Durch § 13 ErbSG 1959 soll verhindert werden, daß die Erbschaftsteuer durch Zerlegung einer beabsichtigten Zuwendung in mehrere Einzelzuwendungen vermieden oder ermäßigt wird (vgl. hierzu Gutachten des Reichsfinanzhofs vom 7. Januar 1921 I D 3/20, RFH 4, 243, 251, zu § 38 ErbStG 1919, einer Vorgängervorschrift des späteren § 13 ErbStG 1959). Durch die auf 10 Jahre begrenzte Zusammenrechnungsvorschrift wird erreicht, daß ein Freibetrag nicht gewährt wird und der Progressionstarif sich voll auswirkt. Diesem Zweck entspricht es, Zuwendungen nur dann zusammenzurechnen, wenn sie von dem Willen einer und derselben Person getragen werden.

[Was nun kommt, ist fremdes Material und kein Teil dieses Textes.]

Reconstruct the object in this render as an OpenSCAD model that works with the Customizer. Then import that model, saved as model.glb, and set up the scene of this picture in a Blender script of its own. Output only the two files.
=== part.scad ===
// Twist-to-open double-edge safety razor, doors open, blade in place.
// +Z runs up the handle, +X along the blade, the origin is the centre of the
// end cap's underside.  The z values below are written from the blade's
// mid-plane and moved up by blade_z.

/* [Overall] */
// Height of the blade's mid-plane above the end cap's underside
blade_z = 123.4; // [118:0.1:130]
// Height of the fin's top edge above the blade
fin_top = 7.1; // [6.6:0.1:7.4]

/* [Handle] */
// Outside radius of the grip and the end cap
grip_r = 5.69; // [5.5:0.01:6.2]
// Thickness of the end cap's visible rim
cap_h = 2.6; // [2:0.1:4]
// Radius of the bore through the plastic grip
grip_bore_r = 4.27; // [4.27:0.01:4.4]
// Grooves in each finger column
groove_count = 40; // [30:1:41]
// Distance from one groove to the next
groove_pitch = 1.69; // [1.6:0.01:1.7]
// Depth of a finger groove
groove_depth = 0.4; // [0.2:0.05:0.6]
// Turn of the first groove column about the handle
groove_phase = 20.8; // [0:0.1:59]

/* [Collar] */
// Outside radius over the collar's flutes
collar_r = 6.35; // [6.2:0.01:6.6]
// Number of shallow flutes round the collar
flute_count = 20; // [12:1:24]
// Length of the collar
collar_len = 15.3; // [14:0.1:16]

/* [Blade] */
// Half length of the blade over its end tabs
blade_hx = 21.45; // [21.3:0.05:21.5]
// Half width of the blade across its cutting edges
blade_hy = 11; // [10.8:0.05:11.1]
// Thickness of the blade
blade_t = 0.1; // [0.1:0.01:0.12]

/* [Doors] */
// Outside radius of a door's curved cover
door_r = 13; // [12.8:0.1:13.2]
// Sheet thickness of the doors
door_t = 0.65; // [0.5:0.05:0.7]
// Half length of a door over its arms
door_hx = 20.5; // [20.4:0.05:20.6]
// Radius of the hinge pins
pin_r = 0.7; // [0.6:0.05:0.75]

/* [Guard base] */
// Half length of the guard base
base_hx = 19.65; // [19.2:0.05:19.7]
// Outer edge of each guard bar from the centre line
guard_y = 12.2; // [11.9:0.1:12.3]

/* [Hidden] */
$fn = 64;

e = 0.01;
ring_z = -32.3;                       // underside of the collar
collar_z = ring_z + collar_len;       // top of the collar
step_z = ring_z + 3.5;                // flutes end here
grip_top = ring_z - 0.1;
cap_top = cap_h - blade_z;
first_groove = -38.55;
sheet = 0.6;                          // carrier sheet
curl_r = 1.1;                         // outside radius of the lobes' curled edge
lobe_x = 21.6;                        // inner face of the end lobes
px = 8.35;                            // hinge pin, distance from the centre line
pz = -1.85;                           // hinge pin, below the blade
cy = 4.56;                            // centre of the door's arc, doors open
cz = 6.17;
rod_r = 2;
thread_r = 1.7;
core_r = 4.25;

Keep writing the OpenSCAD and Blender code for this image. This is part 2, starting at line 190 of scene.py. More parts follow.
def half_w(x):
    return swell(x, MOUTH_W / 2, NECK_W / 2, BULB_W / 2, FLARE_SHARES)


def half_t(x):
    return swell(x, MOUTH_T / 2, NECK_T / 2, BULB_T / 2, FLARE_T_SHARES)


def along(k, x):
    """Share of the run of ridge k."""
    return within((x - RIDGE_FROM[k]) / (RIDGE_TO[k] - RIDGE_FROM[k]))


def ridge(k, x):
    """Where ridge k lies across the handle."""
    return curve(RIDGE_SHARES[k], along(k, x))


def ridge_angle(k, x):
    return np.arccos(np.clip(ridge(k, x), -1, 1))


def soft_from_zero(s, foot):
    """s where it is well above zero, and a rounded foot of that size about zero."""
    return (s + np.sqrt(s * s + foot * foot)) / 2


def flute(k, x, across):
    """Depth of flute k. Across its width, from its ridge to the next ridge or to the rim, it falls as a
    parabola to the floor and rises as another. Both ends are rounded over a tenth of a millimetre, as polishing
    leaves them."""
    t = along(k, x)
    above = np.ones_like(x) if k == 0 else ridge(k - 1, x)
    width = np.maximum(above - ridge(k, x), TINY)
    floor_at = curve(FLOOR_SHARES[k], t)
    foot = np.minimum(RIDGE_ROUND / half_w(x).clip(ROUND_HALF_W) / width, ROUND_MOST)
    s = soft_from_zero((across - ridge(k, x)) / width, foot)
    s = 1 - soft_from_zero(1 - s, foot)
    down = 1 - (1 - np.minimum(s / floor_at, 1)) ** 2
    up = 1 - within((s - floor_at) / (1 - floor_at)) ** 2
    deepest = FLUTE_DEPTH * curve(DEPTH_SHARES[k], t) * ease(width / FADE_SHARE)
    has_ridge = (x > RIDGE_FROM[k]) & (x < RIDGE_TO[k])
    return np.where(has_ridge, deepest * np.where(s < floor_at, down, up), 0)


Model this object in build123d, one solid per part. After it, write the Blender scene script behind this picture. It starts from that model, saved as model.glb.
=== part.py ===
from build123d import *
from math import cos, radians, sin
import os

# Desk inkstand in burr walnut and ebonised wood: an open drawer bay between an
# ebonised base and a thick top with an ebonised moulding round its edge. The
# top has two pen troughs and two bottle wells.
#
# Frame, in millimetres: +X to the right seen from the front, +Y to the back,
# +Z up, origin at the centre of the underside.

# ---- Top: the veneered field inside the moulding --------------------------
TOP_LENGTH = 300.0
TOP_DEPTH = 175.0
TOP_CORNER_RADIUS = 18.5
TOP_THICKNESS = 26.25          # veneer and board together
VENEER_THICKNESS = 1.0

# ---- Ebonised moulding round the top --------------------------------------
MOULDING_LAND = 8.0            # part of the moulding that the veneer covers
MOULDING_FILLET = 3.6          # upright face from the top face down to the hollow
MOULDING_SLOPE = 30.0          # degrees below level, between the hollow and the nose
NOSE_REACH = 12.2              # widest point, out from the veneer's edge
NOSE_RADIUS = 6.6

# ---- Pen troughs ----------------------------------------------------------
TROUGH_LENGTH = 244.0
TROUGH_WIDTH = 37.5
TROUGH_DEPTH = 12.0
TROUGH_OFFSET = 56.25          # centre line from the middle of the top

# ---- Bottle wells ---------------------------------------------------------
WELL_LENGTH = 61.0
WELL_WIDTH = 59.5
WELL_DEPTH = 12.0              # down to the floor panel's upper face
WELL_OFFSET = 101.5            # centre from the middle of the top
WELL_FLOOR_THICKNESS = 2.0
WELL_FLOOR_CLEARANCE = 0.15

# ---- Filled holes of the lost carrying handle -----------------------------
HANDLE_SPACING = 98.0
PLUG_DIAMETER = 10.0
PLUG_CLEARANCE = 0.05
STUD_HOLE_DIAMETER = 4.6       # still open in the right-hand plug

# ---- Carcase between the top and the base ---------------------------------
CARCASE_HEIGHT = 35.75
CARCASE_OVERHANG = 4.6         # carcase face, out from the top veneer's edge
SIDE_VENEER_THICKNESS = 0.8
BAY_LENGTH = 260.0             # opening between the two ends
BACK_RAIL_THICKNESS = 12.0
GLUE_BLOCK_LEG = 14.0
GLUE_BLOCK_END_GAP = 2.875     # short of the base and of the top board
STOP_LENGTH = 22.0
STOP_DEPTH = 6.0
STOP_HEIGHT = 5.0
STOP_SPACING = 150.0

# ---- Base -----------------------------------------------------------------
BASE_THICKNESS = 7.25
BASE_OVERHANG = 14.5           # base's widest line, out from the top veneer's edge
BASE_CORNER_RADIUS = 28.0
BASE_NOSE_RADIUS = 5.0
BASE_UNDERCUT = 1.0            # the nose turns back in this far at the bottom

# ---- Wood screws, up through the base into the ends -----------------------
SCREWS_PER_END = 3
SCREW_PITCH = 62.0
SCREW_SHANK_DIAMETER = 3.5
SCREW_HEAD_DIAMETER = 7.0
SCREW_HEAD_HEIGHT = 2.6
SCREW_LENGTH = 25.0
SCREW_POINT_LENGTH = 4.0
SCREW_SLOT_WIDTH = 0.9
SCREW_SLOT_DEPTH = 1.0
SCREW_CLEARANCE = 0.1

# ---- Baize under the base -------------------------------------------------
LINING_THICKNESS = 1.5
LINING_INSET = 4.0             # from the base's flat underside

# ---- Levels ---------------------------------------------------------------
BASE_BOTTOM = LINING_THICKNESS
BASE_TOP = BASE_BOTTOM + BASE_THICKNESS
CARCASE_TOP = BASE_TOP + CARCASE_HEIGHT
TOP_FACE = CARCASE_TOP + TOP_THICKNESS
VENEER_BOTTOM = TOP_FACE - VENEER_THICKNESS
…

Dieser Zweck wird im Falle der Einsetzung von Vor- und Nacherben nur dann erreicht, wenn der Erwerb durch Eintritt der Nacherbfolge mit anderen Zuwendungen des Erblassers, nicht aber mit Zuwendungen des Vorerben zusammengerechnet wird. Denn der Nacherbe ist durch den Willen des Erblassers und nicht durch den Willen des Vorerben berufen worden.
Diese mit dem durch § 13 ErbStG 1959 verfolgten Gesetzeszweck im Einklang stehende Auslegung des § 7 Abs. 2 Satz 2 ErbStG 1959 wird durch seinen Wortlaut voll gedeckt. Wird der Erwerb des Nacherben durch Eintritt der Nacherbfolge mit anderen Zuwendungen des Erblassers zusammengerechnet, so ist damit im Einklang mit dem Wortsinn des § 7 Abs. 2 Satz 2 ErbStG 1959 der Besteuerung des Nacherben sein Verhältnis zum Erblasser zugrunde gelegt worden. Wird der Antrag gemäß § 7 Abs. 2 Satz 2 ErbStG 1959 gestellt, so sind danach nur vom Erblasser herrührende Zuwendungen zusammenzurechnen (so auch Zimmermann, Erläuterungsbuch zum Erbschaftsteuergesetz nach dem Stande vom 1. 7. 1924, § 7 Anm. 6, dieser auch für den Fall des Satzes 1; Kipp, Kommentar zum Erbschaftsteuergesetz, § 7 Anm. 6; Finger, Erbschaftsteuergesetz, 4. Aufl. 1932, § 7 Anm. 4 Abs. 5).
Daß § 6 Abs. 2 Sätze 3 f. ErbStG 1974 diese Fragen in einem anderen Sinne entschieden hat, ist für die Auslegung des Erbschaftsteuergesetzes 1959 ohne Bedeutung. Das Erbschaftsteuergesetz 1974 gilt nur für Erwerbe nach dem 31. Dezember 1973.
Die Revisionen der Klägerinnen sind danach begründet. Das angefochtene Urteil des Finanzgerichts ist insoweit aufzuheben, als das Finanzgericht die Klagen der Klägerinnen abgewiesen hat. Die Sache wird wegen fehlender tatsächlicher Feststellungen über den Umfang der Nachlässe zur erneuten Verhandlung und Entscheidung an das Finanzgericht zurückverwiesen, damit dieses prüfen kann, ob alle übrigen Einwendungen, die die Klägerinnen geltend gemacht haben, in den endgültigen Teilsteuerbescheiden ihre Erledigung gefunden haben.
Die Übertragung der Kostenentscheidung auf das Finanzgericht folgt aus § 143 Abs. 2 FGO. Die Übertragung betrifft auch die Kosten der als unzulässig verworfenen unselbständigen Anschlußrevision des Finanzamtes (vgl. Beschluß des Bundesfinanzhofs vom 14. Juni 1972 I B 16/72, BFHE 106, 19, BStBl II 1972, 707).